Copy out the line containing "at_right_lap() link_rivets();" and each line after it, through the last one in the material, exactly as written.
####################
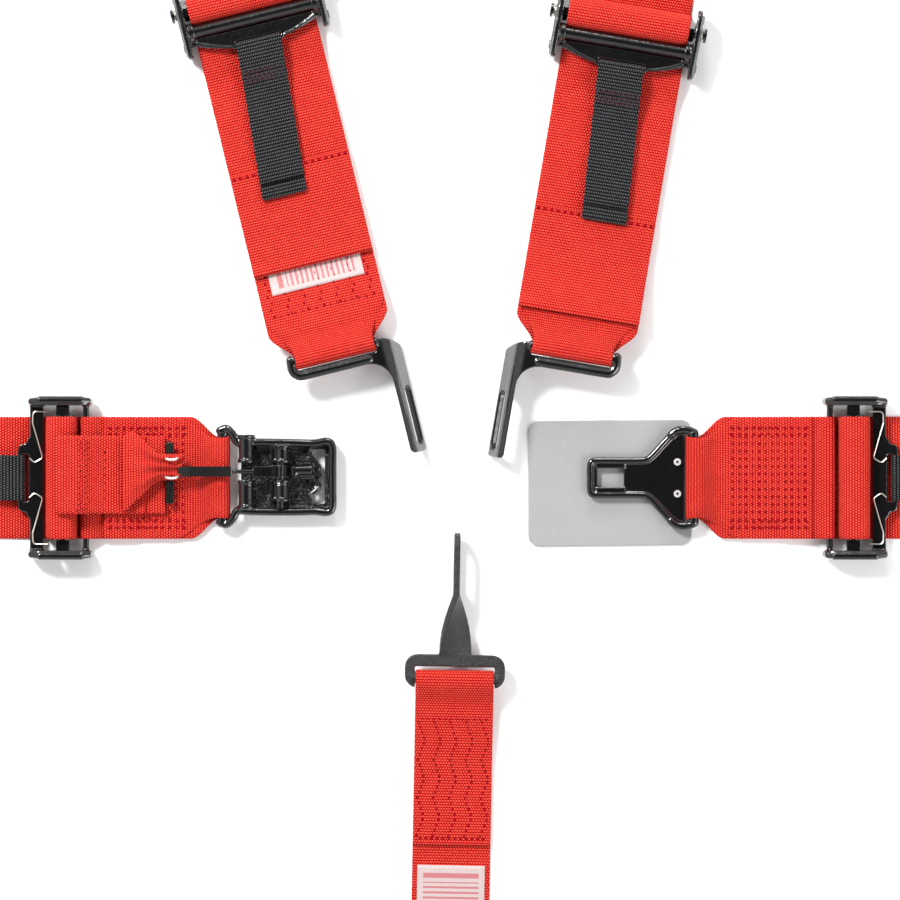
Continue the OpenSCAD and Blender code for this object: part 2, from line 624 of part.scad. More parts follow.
// Lever: a hub on the pin, a short nose, and an arm that reaches over the barrels
module latch_lever() {
    v0 = lever_v - lever_w / 2;
    arm = outline([
        [pivot_x - 5, pivot_z + 2, 1.5], [pivot_x - 6.2, pivot_z - 3, 1.2], [pivot_x, pivot_z - 5, 3],
        [pivot_x + 8, pivot_z + 1, 5], [-18, 13.4, 3], [lever_tip_x, lever_tip_z - 0.8, 0.6],
        [lever_tip_x, lever_tip_z + 1.8, 1.2], [-18, 17, 4], [pivot_x, pivot_z + 5.6, 5]]);
    color(BLACK) difference() {
        union() {
            wall(arm, v0 + 0.8, v0 + lever_w - 0.8);
            barrel(pivot_x, pivot_z, 5, v0, v0 + lever_w);
        }
        barrel(pivot_x, pivot_z, pin_r, v0 - 1, v0 + lever_w + 1);
    }
}

module latch_spring() color(STEEL)
    translate([pivot_x, lever_v + lever_slot / 2 + 0.8, pivot_z]) rotate([-90, 0, 0]) wire(helix(3.4, 3.4, 3), 0.9);

// ---- Release strap: folded webbing tied to the lever's tip ----
module release_strap() {
    end = lap_adjust - 2;
    top = lap_bar_z + wrap_r + 1.5 * web_t + release_gap;
    flat = concat([[end + 4, top], [end - 4, top]], ramp([end - 5, top], [end - 27, release_z + web_t]),
        [[58, release_z + web_t]]);
    color(RED) {
        strip(flat, release_w, 2 * web_t);
        plate(outline([[60, -release_w / 2, 1], [60, release_w / 2, 1], [40, release_w / 2, 3],
            [34, 4, 4], [24, 2, 3], [24, -16, 3], [34, -18, 4], [46, -release_w / 2, 4]]), release_z, release_z + 5.6);
    }
}

grommet_x = 31;
module release_grommets() color(STEEL) for (v = [-14, -1.5])
    translate([grommet_x, v, release_z + 5.6]) rotate_extrude() translate([2.6, 0.8]) circle(r = 0.75, $fn = 16);

module release_tie_across() color(BLACK)
    plate(slab(grommet_x + 0.5 - 2.4, grommet_x + 0.5 + 2.4, -21, 14, 1), release_z + 8, release_z + 9.4);

module release_tie_along() color(BLACK)
    wall(band([[grommet_x - 3.7, release_z + 6.6], [20, release_z + 7.4], [lever_tip_x + 1.2, lever_tip_z + 0.6]], 1.6),
        lever_v - 3.2, lever_v + 3.2);

// ---- Link, on the right lap belt; its tongue runs to -X ----
link_z0 = pad_t + 0.2;
link_z1 = link_z0 + 4.6;
rivet_v = 10;
rivet_x = -far_rail_in - 4.6;

// The tongue plate flares into two arms that hold the bar
module link_plate() {
    half = slot_w / 2 + 6.8;
    side_points = [[-1, half, 3], [-8, half, 5], [-28, tongue_w / 2, 14], [-tongue_len, tongue_w / 2, 4.5]];
    plan = outline(concat(side_points, [for (k = [3 : -1 : 0]) [side_points[k][0], -side_points[k][1], side_points[k][2]]]));
    color(BLACK) {
        difference() {
            union() {
                difference() {
                    plate(plan, link_z0, link_z1);
                    translate([-far_rail_in, -slot_w / 2, -1]) cube([far_rail_in + 9, slot_w, 20]);
                    translate([-4.4, -half - 1, -1]) cube([9, 2 * half + 2, latch_z - 2]);
                }
                for (s = [-1, 1]) plate(outline([[0, s * slot_w / 2, 0], [0, s * half, 2], [-10, s * half, 4],
                    [-12, s * slot_w / 2, 2]]), latch_z - 2.4, latch_z + 2.4);
            }
            translate([-tongue_len + 15, 0, 5]) long_slot(16.4, 11.4, 20);
            for (s = [-1, 1]) translate([rivet_x, s * rivet_v, -1]) cylinder(r = 1.4, h = 20);
        }
        cross_bar(0, latch_z, rail_r, half - 0.2);
    }
}

module link_rivets() color(STEEL) for (s = [-1, 1]) translate([rivet_x, s * rivet_v, 0])
    difference() {
        union() {
            translate([0, 0, 0.1]) cylinder(r = 1.4 - pin_gap, h = link_z1 - 0.1);
            translate([0, 0, link_z1 + 0.02]) cylinder(r = 2.3, h = 0.5);
            translate([0, 0, link_z1 - 0.1]) cylinder(r = 1.4 - pin_gap, h = 0.4);
        }
        translate([0, 0, -1]) cylinder(r = 0.8, h = 20);
    }

module buckle_pad() color("#b9bbbd") difference() {
    plate(slab(-pad_len - 0.6, -0.6, -pad_w / 2 - 3.3, pad_w / 2 - 3.3, 7), 0, pad_t);
    for (s = [-1, 1]) translate([rivet_x, s * rivet_v, -1]) cylinder(r = 1.4, h = 5);
}

// ---- Crotch belt ----
// Ring for the webbing, a neck that turns on edge, and an upright slotted blade
module crotch_link() {
    half = crotch_w / 2 + edge_gap + 6.4;
    outer = far_rail_in + far_rail_w + 1.5;
    turn = 40;
    blade_slot = tongue_slot - 8;
    color(BLACK) {
        difference() {
            plate(slab(-outer, rail_r + 3.2, -half, half, 8), crotch_z - link_t / 2, crotch_z + link_t / 2);
            translate([-far_rail_in - 1.5, -crotch_w / 2 - edge_gap, crotch_z - 5])
                cube([far_rail_in + 12, crotch_w + 2 * edge_gap, 10]);
        }
        cross_bar(0, crotch_z, rail_r, crotch_w / 2 + edge_gap + 3);
        translate([-outer + 2, 0, crotch_z]) rotate([0, -90, 0]) linear_extrude(turn, twist = -90, slices = 22)
            square([link_t, blade_h], center = true);
        difference() {
            wall(outline([[-outer + 3 - turn, crotch_z - blade_h / 2, 0.5], [-outer + 3 - turn, crotch_z + blade_h / 2, 0.5],
                [-crotch_link_len, crotch_z + blade_h / 2, 8], [-crotch_link_len, crotch_z - blade_h / 2, 8]]),
                -link_t / 2, link_t / 2);
            translate([-crotch_link_len + 4.5 + blade_slot / 2, 0, crotch_z]) rotate([90, 0, 0])
                long_slot(blade_slot, tongue_slot_h, 20);
        }
    }
}

function crotch_run(x) = settle(x, crotch_z) + pitch * ease((x - slide_x + 75) / 15);

slide_bar_half = 2;
slide_pitch = 9;
slide_z = level(1) + web_t / 2 + 0.35 + 1.25;

function crotch_path() = let (bar = crotch_bolt - anchor_len, hump = slide_z + 1.25 + 0.35 + web_t / 2) concat(
    [[crotch_sewn, level(1)]],
    settled(settle_len, 24, pitch, crotch_z),
    ramp([18, settle(18, crotch_z) + pitch], [1.5, crotch_z + eye_r - 0.1]),
    arc([0, crotch_z], eye_r, 90, 270, 14),
    [for (x = [3 : 8 : settle_len + 8]) [x, crotch_run(x)]],
    [for (x = [slide_x - 75 : 3 : slide_x - 60]) [x, crotch_run(x)]],
    ramp([slide_x - slide_pitch + 2, level(1)], [slide_x - slide_bar_half, hump], 6),
    ramp([slide_x + slide_bar_half, hump], [slide_x + slide_pitch - 2, level(1)], 6),
    ramp([bar - 16, level(1)], [bar - 1.5, anchor_z + eye_r - 0.1]),
    arc([bar, anchor_z], eye_r, 90, -90, 14),
    [[slide_x - 45, level(0)]]);

module crotch_strap() color(RED) strip(crotch_path(), crotch_w);

module crotch_label() color(WHITE)
    strip([for (k = [0 : 6]) let (x = crotch_sewn + 12.5 + crotch_label_len * k / 6)
        [x, crotch_run(x) + web_t / 2 + 0.25]], crotch_label_w, 0.3);

// Three-bar slide that sets the crotch belt's length
module crotch_slide() {
    half = crotch_w / 2 + edge_gap + 4;
    slot = slide_pitch - slide_bar_half - 0.2;
    color(BLACK) difference() {
        plate(slab(slide_x - slide_pitch - 4, slide_x + slide_pitch + 4, -half, half, 4), slide_z - 1.25, slide_z + 1.25);
        for (s = [-1, 1]) translate([slide_x + s * (slide_bar_half + slot / 2), 0, slide_z])
            cube([slot, crotch_w + 2 * edge_gap, 10], center = true);
    }
}

// ---- The nodes ----
module shoulder_link_left() at_left_shoulder() mirror([0, 1, 0]) shoulder_link();
module shoulder_link_right() at_right_shoulder() shoulder_link();
module left_adjuster_frame() at_left_shoulder() translate([left_adjust, 0, 0]) children();
module right_adjuster_frame() at_right_shoulder() translate([right_adjust, 0, 0]) children();

shoulder_link_left();
at_left_shoulder() shoulder_strap_lower(left_adjust);  // shoulder_strap_lower_left
at_left_shoulder()  // shoulder_strap_upper_left
    shoulder_strap_upper(left_adjust, left_fold, left_shoulder_bolt);
left_adjuster_frame() shoulder_adjuster();  // shoulder_adjuster_left
left_adjuster_frame() shoulder_fixed_bar();  // shoulder_fixed_bar_left
left_adjuster_frame() shoulder_slide_bar();  // shoulder_slide_bar_left
left_adjuster_frame() shoulder_bar_screws();  // shoulder_bar_screws_left
left_adjuster_frame() shoulder_bar_nuts();  // shoulder_bar_nuts_left
left_adjuster_frame() shoulder_bar_springs();  // shoulder_bar_springs_left
left_adjuster_frame() shoulder_pull_strap();  // shoulder_pull_strap_left
at_left_shoulder()  // shoulder_anchor_left
    translate([left_shoulder_bolt, 0, 0]) anchor_bracket();
at_left_shoulder() shoulder_label();
shoulder_link_right();
at_right_shoulder() shoulder_strap_lower(right_adjust);  // shoulder_strap_lower_right
at_right_shoulder()  // shoulder_strap_upper_right
    shoulder_strap_upper(right_adjust, right_fold, right_shoulder_bolt);
right_adjuster_frame() shoulder_adjuster();  // shoulder_adjuster_right
right_adjuster_frame() shoulder_fixed_bar();  // shoulder_fixed_bar_right
right_adjuster_frame() shoulder_slide_bar();  // shoulder_slide_bar_right
right_adjuster_frame() shoulder_bar_screws();  // shoulder_bar_screws_right
right_adjuster_frame() shoulder_bar_nuts();  // shoulder_bar_nuts_right
right_adjuster_frame() shoulder_bar_springs();  // shoulder_bar_springs_right
right_adjuster_frame() shoulder_pull_strap();  // shoulder_pull_strap_right
at_right_shoulder()  // shoulder_anchor_right
    translate([right_shoulder_bolt, 0, 0]) anchor_bracket();
at_left_lap() lap_inner_strap();  // lap_inner_strap_left
at_left_lap() lap_outer_strap(left_lap_bolt);  // lap_outer_strap_left
at_left_lap() lap_adjuster();  // lap_adjuster_left
at_left_lap() lap_slide_bar();  // lap_slide_bar_left
at_left_lap() lap_wire_spring();  // lap_wire_spring_left
at_left_lap() lap_pull_strap();  // lap_pull_strap_left
at_left_lap() translate([left_lap_bolt, 0, 0]) anchor_bracket();  // lap_anchor_left
at_right_lap() lap_inner_strap();  // lap_inner_strap_right
at_right_lap() lap_outer_strap(right_lap_bolt);  // lap_outer_strap_right
at_right_lap() lap_adjuster();  // lap_adjuster_right
at_right_lap() lap_slide_bar();  // lap_slide_bar_right
at_right_lap() lap_wire_spring();  // lap_wire_spring_right
at_right_lap() lap_pull_strap();  // lap_pull_strap_right
at_right_lap() translate([right_lap_bolt, 0, 0]) anchor_bracket();  // lap_anchor_right
at_left_lap() latch_body();
at_left_lap() latch_lever();
at_left_lap() latch_pivot_pin();
at_left_lap() latch_spring();
at_left_lap() release_strap();
at_left_lap() release_grommets();
at_left_lap() release_tie_across();
at_left_lap() release_tie_along();
at_right_lap() link_plate();
at_right_lap() link_rivets();
at_right_lap() buckle_pad();
at_crotch() crotch_link();
at_crotch() crotch_strap();
at_crotch() crotch_label();
at_crotch() crotch_slide();
at_crotch() translate([crotch_bolt, 0, 0]) anchor_bracket();  // crotch_anchor
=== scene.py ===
# %% [markdown]
# # A racing harness, laid out flat
# The harness is five separate belts: two over the shoulders, two across the lap and one between the
# legs. A CAD model already fixes where each bar, bolt and buckle is. This lesson dresses it: real
# webbing, stitches, coated steel and wire, all placed from that model and never beside it.

# %% Load the frame
import json
import math

import bmesh
import bpy
from mathutils import Matrix, Vector, noise


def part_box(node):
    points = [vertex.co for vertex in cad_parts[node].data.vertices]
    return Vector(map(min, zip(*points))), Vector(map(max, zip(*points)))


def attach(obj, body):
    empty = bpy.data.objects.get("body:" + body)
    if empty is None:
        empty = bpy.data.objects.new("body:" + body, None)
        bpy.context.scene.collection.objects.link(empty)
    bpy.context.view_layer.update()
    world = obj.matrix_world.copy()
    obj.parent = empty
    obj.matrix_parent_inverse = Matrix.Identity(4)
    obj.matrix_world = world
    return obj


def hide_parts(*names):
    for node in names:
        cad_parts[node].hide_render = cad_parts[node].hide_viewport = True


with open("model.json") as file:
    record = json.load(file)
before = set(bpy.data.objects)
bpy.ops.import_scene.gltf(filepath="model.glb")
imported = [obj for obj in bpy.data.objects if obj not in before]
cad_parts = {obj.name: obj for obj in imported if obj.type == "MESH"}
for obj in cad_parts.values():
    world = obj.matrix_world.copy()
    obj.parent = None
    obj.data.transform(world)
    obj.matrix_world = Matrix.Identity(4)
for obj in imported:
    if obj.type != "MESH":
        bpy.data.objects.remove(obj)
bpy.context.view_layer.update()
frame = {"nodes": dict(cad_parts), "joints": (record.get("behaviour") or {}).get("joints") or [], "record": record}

joints = {j["name"]: j for j in frame["joints"]}
mounts = {m["name"]: m for m in frame["record"]["mounts"]}
MM = 0.001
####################
Complete output:
at_right_lap() link_rivets();
at_right_lap() buckle_pad();
at_crotch() crotch_link();
at_crotch() crotch_strap();
at_crotch() crotch_label();
at_crotch() crotch_slide();
at_crotch() translate([crotch_bolt, 0, 0]) anchor_bracket();  // crotch_anchor
=== scene.py ===
# %% [markdown]
# # A racing harness, laid out flat
# The harness is five separate belts: two over the shoulders, two across the lap and one between the
# legs. A CAD model already fixes where each bar, bolt and buckle is. This lesson dresses it: real
# webbing, stitches, coated steel and wire, all placed from that model and never beside it.

# %% Load the frame
import json
import math

import bmesh
import bpy
from mathutils import Matrix, Vector, noise


def part_box(node):
    points = [vertex.co for vertex in cad_parts[node].data.vertices]
    return Vector(map(min, zip(*points))), Vector(map(max, zip(*points)))


def attach(obj, body):
    empty = bpy.data.objects.get("body:" + body)
    if empty is None:
        empty = bpy.data.objects.new("body:" + body, None)
        bpy.context.scene.collection.objects.link(empty)
    bpy.context.view_layer.update()
    world = obj.matrix_world.copy()
    obj.parent = empty
    obj.matrix_parent_inverse = Matrix.Identity(4)
    obj.matrix_world = world
    return obj


def hide_parts(*names):
    for node in names:
        cad_parts[node].hide_render = cad_parts[node].hide_viewport = True


with open("model.json") as file:
    record = json.load(file)
before = set(bpy.data.objects)
bpy.ops.import_scene.gltf(filepath="model.glb")
imported = [obj for obj in bpy.data.objects if obj not in before]
cad_parts = {obj.name: obj for obj in imported if obj.type == "MESH"}
for obj in cad_parts.values():
    world = obj.matrix_world.copy()
    obj.parent = None
    obj.data.transform(world)
    obj.matrix_world = Matrix.Identity(4)
for obj in imported:
    if obj.type != "MESH":
        bpy.data.objects.remove(obj)
bpy.context.view_layer.update()
frame = {"nodes": dict(cad_parts), "joints": (record.get("behaviour") or {}).get("joints") or [], "record": record}

joints = {j["name"]: j for j in frame["joints"]}
mounts = {m["name"]: m for m in frame["record"]["mounts"]}
MM = 0.001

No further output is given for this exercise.